Une heure plus tard, un camion se gare à côté du nôtre, c'est le fils de Christos et Katarina Etamos. Il nous invite un boire un coup, il est très amusé de nous trouver là, d' autant plus qu'il nous a déjà croisé deux fois sur la route. Il nous prend pour des fous et ne comprend vraiment pas pourquoi on fait tout ce trajet à pied. On lui fait remarquer que sans cela nous ne l'aurions pas rencontré. C'est désormais notre traditionnelle réponse, la seule qui met à chaque fois tout le monde d'accord.
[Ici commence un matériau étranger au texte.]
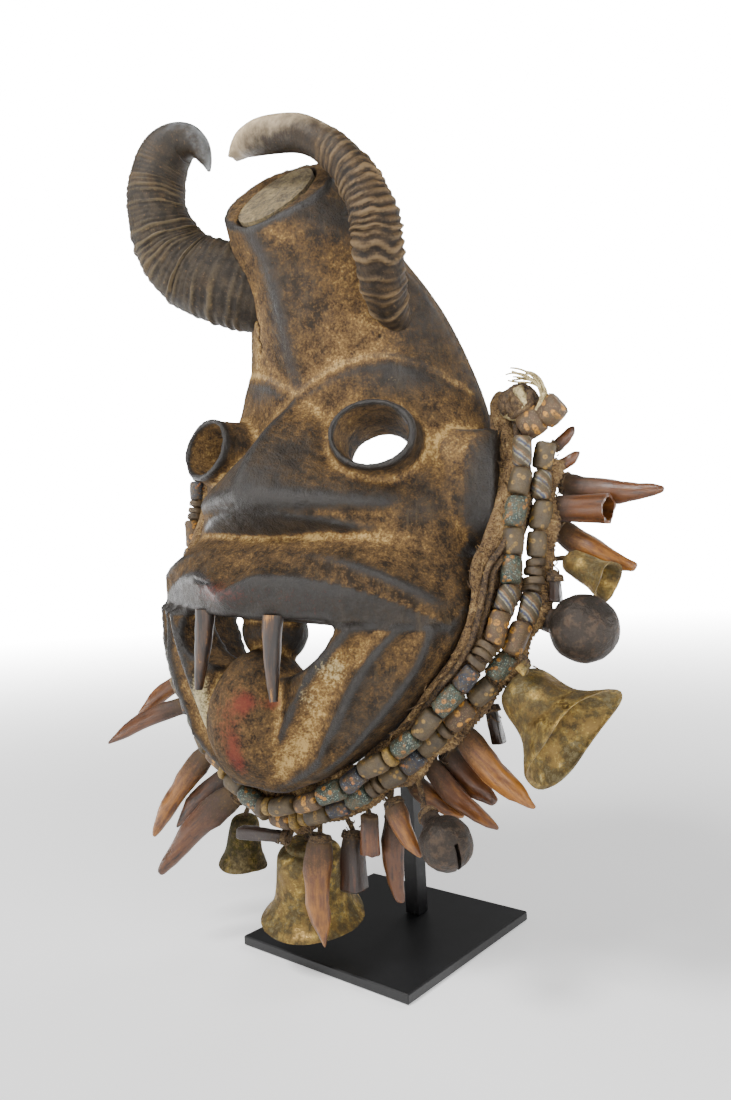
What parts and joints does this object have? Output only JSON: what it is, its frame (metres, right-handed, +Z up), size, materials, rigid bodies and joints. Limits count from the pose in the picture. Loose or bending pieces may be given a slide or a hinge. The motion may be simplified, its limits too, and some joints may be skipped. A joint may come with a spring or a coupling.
{
  "type": "carved face mask on a stand",
  "caption": "Carved wooden mask with tall crest, curled horns, tube eyes and open mouth, framed by a beard of beads, teeth and bells, held up by a rod on a square plate.",
  "frame": {"origin": "centre of the square base plate's underside", "axes": "+Z up; the mask faces -Y; +X is the viewer's right when facing the mask"},
  "size_m": [0.2813, 0.157, 0.396],
  "materials": {
    "steel": "satin black paint",
    "wood": "dark carved wood with dust and old grease",
    "plug": "bare end-grain wood, dry",
    "horn": "ribbed horn, matt",
    "tusk": "streaked horn, half-gloss",
    "fibre": "matted plant fibre",
    "cord": "frayed plant-fibre cord",
    "beads": "opaque powder glass, patterned",
    "tooth": "handled tooth and horn, half-gloss",
    "brass": "cast brass, patinated",
    "iron": "dark rusted iron"
  },
  "bodies": {
    "root": {"ball_01": "iron", "ball_02": "iron", "ball_03": "iron", "base_plate": "steel", "bead_01": "brass", "bead_strand_inner": "beads", "bead_strand_outer": "beads", "beard_collar": "fibre", "bell_01": "brass", "bell_02": "brass", "bell_03": "brass", "bell_04": "brass", "bell_05": "brass", "block_01": "tooth", "block_02": "tooth", "block_03": "tooth", "block_04": "tooth", "cord_tuft": "cord", "crest_plug": "plug", "horn_left": "horn", "horn_right": "horn", "horn_tube": "tooth", "mask_body": "wood", "peg_01": "tooth", "stand_rod": "steel", "tooth_01": "tooth", "tooth_02": "tooth", "tooth_03": "tooth", "tooth_04": "tooth", "tooth_05": "tooth", "tooth_06": "tooth", "tooth_07": "tooth", "tooth_08": "tooth", "tooth_09": "tooth", "tooth_10": "tooth", "tooth_11": "tooth", "tooth_12": "tooth", "tooth_13": "tooth", "tooth_14": "tooth", "tooth_15": "tooth", "tooth_16": "tooth", "tooth_17": "tooth", "tooth_18": "tooth", "tooth_19": "tooth", "tooth_20": "tooth", "tooth_21": "tooth", "tube_02": "tooth", "tusk_left": "tusk", "tusk_right": "tusk"}
  },
  "joints": []
}
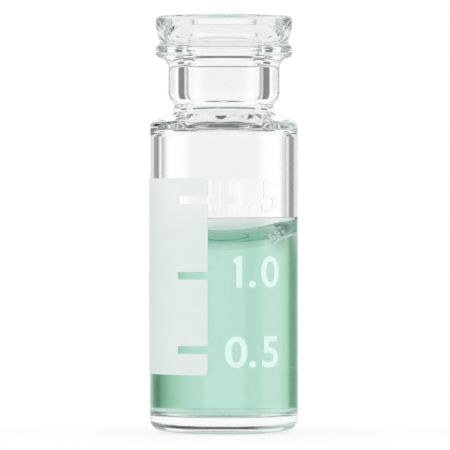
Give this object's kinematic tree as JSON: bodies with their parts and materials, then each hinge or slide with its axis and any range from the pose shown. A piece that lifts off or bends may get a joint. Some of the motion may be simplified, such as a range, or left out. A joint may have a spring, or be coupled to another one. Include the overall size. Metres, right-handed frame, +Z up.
{
  "type": "glass sample vial",
  "caption": "Clear glass sample vial with a snap and crimp finish, a white writing patch, a volume scale and green liquid inside.",
  "frame": {"origin": "on the vial's axis in the plane of its foot", "axes": "+Z up along the vial's axis, -Y to the front where the numerals are, +X to the right"},
  "size_m": [0.0117, 0.0117, 0.0326],
  "materials": {
    "clear_glass": "clear, fire-polished",
    "patch_enamel": "matte fired white enamel",
    "numeral_enamel": "fired white enamel",
    "green_liquid": "clear green liquid"
  },
  "bodies": {
    "root": {"glass_body": "clear_glass", "writing_patch": "patch_enamel", "scale_numerals": "numeral_enamel", "sample_liquid": "green_liquid"}
  },
  "joints": []
}
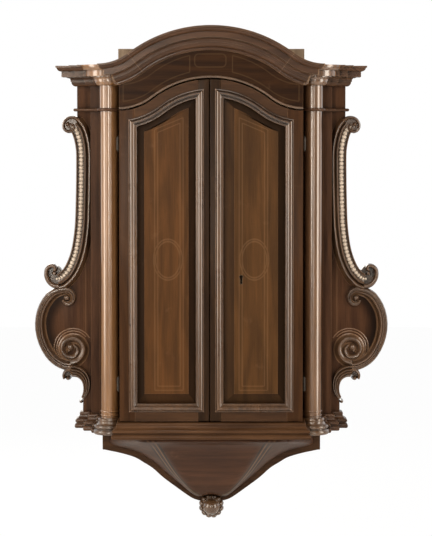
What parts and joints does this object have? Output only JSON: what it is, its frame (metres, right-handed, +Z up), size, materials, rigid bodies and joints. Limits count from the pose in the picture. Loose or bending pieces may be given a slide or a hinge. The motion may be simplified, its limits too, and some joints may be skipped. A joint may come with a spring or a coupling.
{
  "type": "hanging cabinet",
  "caption": "Wall-hung wooden cabinet with arched pediment, hinged panelled doors, side columns, scrolled wings, shelves inside and a console with a ball finial below.",
  "frame": {"origin": "midway between the two wall-fixing holes, on the back face", "axes": "+Z up, +Y into the wall, the doors face -Y, +X to the right seen from the front"},
  "size_m": [0.7084, 0.213, 0.9813],
  "materials": {
    "frame_wood": "dark walnut, waxed to a soft gloss",
    "wing_wood": "walnut, waxed, worn paler on its edges",
    "panel_wood": "figured walnut, waxed",
    "column_wood": "paler turned walnut, polished",
    "plain_wood": "unfinished greyish-brown softwood",
    "iron": "dark wrought iron",
    "brass": "dull brass"
  },
  "bodies": {
    "case": {"back_board": "plain_wood", "side_board_left": "wing_wood", "side_board_right": "wing_wood", "case_top": "plain_wood", "case_bottom": "plain_wood", "shelves": "plain_wood", "shelf_battens": "plain_wood", "frieze_board": "frame_wood", "arch_bead": "frame_wood", "pediment_cornice": "frame_wood", "wing_board_left": "wing_wood", "wing_board_right": "wing_wood", "column_backing_left": "wing_wood", "column_backing_right": "wing_wood", "cornice_left": "wing_wood", "cornice_right": "wing_wood", "column_cornice_left": "wing_wood", "column_cornice_right": "wing_wood", "column_drum_left": "column_wood", "column_drum_right": "column_wood", "neck_band_left": "wing_wood", "neck_band_right": "wing_wood", "column_left": "column_wood", "column_right": "column_wood", "base_left": "wing_wood", "base_right": "wing_wood", "column_base_left": "wing_wood", "column_base_right": "wing_wood", "base_front": "frame_wood", "upper_scroll_left": "wing_wood", "upper_scroll_right": "wing_wood", "beads_left": "column_wood", "beads_right": "column_wood", "lower_scroll_left": "wing_wood", "lower_scroll_right": "wing_wood", "leaf_scroll_left": "wing_wood", "leaf_scroll_right": "wing_wood", "console_plate": "wing_wood", "console_body": "wing_wood", "rosette": "wing_wood", "finial_ball": "column_wood", "hinge_case_leaves": "iron", "hinge_pins": "iron"},
    "left_door": {"left_hinge_stile": "frame_wood", "left_meeting_stile": "frame_wood", "left_rails": "frame_wood", "left_panel": "panel_wood", "left_moulding": "wing_wood", "left_door_leaves": "iron", "bolt_keeper": "iron"},
    "right_door": {"right_hinge_stile": "frame_wood", "right_meeting_stile": "frame_wood", "right_rails": "frame_wood", "right_panel": "panel_wood", "right_moulding": "wing_wood", "right_door_leaves": "iron", "lock_case": "iron", "keyhole_liner": "brass"},
    "bolt": {"lock_bolt": "brass"}
  },
  "joints": [
    {"name": "left_door_hinge", "type": "hinge", "parent": "case", "child": "left_door", "pos_m": [-0.1802, -0.1528, -0.4], "axis": [0, 0, -1], "range_deg": [0, 110]},
    {"name": "right_door_hinge", "type": "hinge", "parent": "case", "child": "right_door", "pos_m": [0.1802, -0.1528, -0.4], "axis": [0, 0, 1], "range_deg": [0, 110]},
    {"name": "lock_bolt_slide", "type": "slide", "parent": "right_door", "child": "bolt", "axis": [-1, 0, 0], "range_m": [0, 0.009]}
  ]
}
Ca ne l' empêche pas de nous dire « si un jour ma fille m'annonce qu'elle fait un truc pareil, je la zigouille.» On en vient à parler du modèle familial grecs, de la nécessité pour l'homme d'entretenir sa femme..., de l'importance de rester proche de ses parents ( depuis notre entrée dans le pays, plusieurs nous ont déjà demandé comment nous vivions la séparation avec nos parents....).  Bref c'est un modèle patriarcale traditionnel, un peu comme on l'a vu dans les balkans, à la différence qu'ici les femmes sont quand même invitées dans les conversations (après avoir tout de même préparé le café !). Cela reste certainement plus valable dans les zones rurales que nous traversons plutôt que dans les grandes villes.

On reprend la route un peu dans le jus, Benjamin à un rhume et cette semaine dans la pampa grecque nous a bien épuisé. on finit par arriver à Kavala via un ancien chemin de mules comme on en avait plus vu depuis l'Italie. Un vieux, hilare de savoir que nous venons de France à pied nous dit qu'il date de Megalou Alexandrou.